I am sure of loving few people in my entire life. I love my mom. I loved my first girlfriend but I was a teenager then. I still love my mom and my three children. I love my children so much. Sometimes I wonder if my thoughts in someway would kill them or hurt them. I am proud of them and I wish I would pass more time with them. But I work and live very far so I always feel so bad. To make things worth and make me feel my worst, I don't web-call them as often as I have to. They mind it but they usually forget.
Sailing and dying in Bermuda is one hell of a job. It needs a strong mind and physique, s desciplined personaility, meticulous thinking and conservative living. I know i have to be conservative and make a scheduled call to my children. The days when I was too emotional to call and beat myself for not calling are now gone. I need to take one step at a time and take what is offered. A scheduled call.
Each day I have to listen them for few minutes, hear to clues that help me know them more. I may have to record and take note. I have to respond to them in ways that show them I love and I care. With that done, I have to impart to them my fatherly obligations; that's letting them focuse on important things; like if they eat good, workout good, read good, study good, behave good, careforthemselves good, help/work around home good, and sleep good.
I used to tell them to go to church and study Bible. But now I rather leave that to their mom.
My sailing and dying in Bermuda mind has no clarity in that sector. All the things I like to say to them are essential for sailing and dying in Bermuda. I need to be strong to sail so I have to diligently workout, be full of knowledge about sailing so i have to read more, desciplined to save money for the boat that asks for me to behave in a certain way, or care for myself. The rest will fall in the space between. But I don't know if I have to pray about it. Do people pray about such things? At least for now I don't feel sure about praying so I let it pass. I put it for later times like when sailing i may encounter a storm and i need a supernatural help.
I love my children and i need to see and talk to them in web cam everyday. When i sail to Bermuda, I want to show them how adventurous their dad is. I bet they would love it. But i won't tell them I am sailing to Bermuda, they will surely want be happy about it and may ask me not to. It will hurt them. So I won't tell them.
Clarity of mind is not the only thing I got from my Sailing to Bermuda plan. I am getting focused. I had problem of loosing objective in many situations. Getting focuse requires knowing what you want and strive to get it. It also requires you to ignore unnecessary things that may divert you from your path.
After separating with my wife I immediately started relation with another railway woman.

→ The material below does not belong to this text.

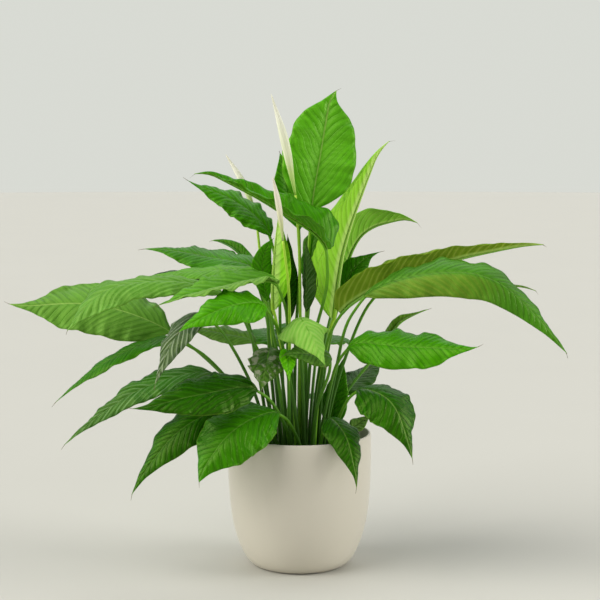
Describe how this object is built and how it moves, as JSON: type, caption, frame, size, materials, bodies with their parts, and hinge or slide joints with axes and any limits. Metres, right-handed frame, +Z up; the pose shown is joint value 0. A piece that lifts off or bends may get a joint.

She is a tall, fair colored and sexy woman. Her husband died few years ago and she was a single parent. Beside her attractive appearance she is a behaved and good mannered person. I was about to fall in love and got into another committment. But my plan ringed the bell and I asked myself if that love would not drain my resources and hinder me from my plan. So I am now working to get a distance from her. I can't afford getting into a relation with unknown outcomes.
I needed to focuse my feelings and my needs. I asked myself what made me get into such trap in first place? Surely needing a companion is a natural thing for my kind who was in marriage for 12 and plus years. But the campanionship need must be optimized if I want me hit my target within sometime and with comfort. I can't be a husband and a father to another family while working to sail to Bermuda to die. That will take my time and my money which I need focused on getting prepared for the Sailing job. Instead I determined to optimize my need for woman as companionship. I only have to want her or any other woman for sex. Beyond that I have no luxury to give or take.
I am not saying getting focused may ask you to sacrifice love. Quite the contrary. I am saying getting focused at early times will protect you from the pain you have to suffer from sacrificing your feelings and love. In my case, i lost focus from the start and let such beautiful thing to grow. And now I have to injure the pain I have from killing it. I think it must have been the loneliness I felt due to the separation from my wife. I didn't thought about it deeply at the time so I gave in to the warmth of love and friendship with such beautiful woman. We had such lengthy romantic talks on phone at night. We enjoyed each other at lunch. She liked me, I liked her. You should have seen her! How beautiful and graceful she looked walking just beside me. I still remember the jealous stare of our colleagues at restaurants. People gossipped about us. some gave us good wishes. They whispered how lovely we looked. I fell for it. I usually fall for beautiful things. The idea of us was so nice and fulfilling. I almost forgot my Sailing and dying in Bermuda plan. I started talking and thinking about her all dat. She was like a drug.
All of a sudden I was vibrant and happy. The days looked brighter. I was so unhappy for long; i didn't feel that way even with my Bermuda plan, so the feeling was like heroin. It addicted me. I woke up smiling and went to bed smiling. I started taking care of myself. I mind what I dress, how I looked and it was obvious for everyone. Wasn't she a changer?? It was after a full swiftly gone 30 days that I realized the weight of the situation. How deep and far was the hole I was about to jump in. I didn't start writing then so I couldn't tell you. So I couldn't reflect on it. I was just an emotional rollercoaster driving fast and high. She took control of my conscious so wide, I couldn't get space to think of myself and my plan. But my plan strived and the moment I realized how fool I was to think I could get to Bermuda with a life shared with her, I woke up. I was just a human who loved beautiful dreams. But dreams are not real and you need to wake up. So I paused our relation. I stopped meeting her, calling her and I took days before calling her back when she called. And when I call I just told her I was busy. She sensed my cold-feet. I have to let her slip or get her along with my terms but I don't think she will buy it. She needs a full fledged husband. She is a Bermuda of her own sea. But the wrong Bermuda.So I let her go.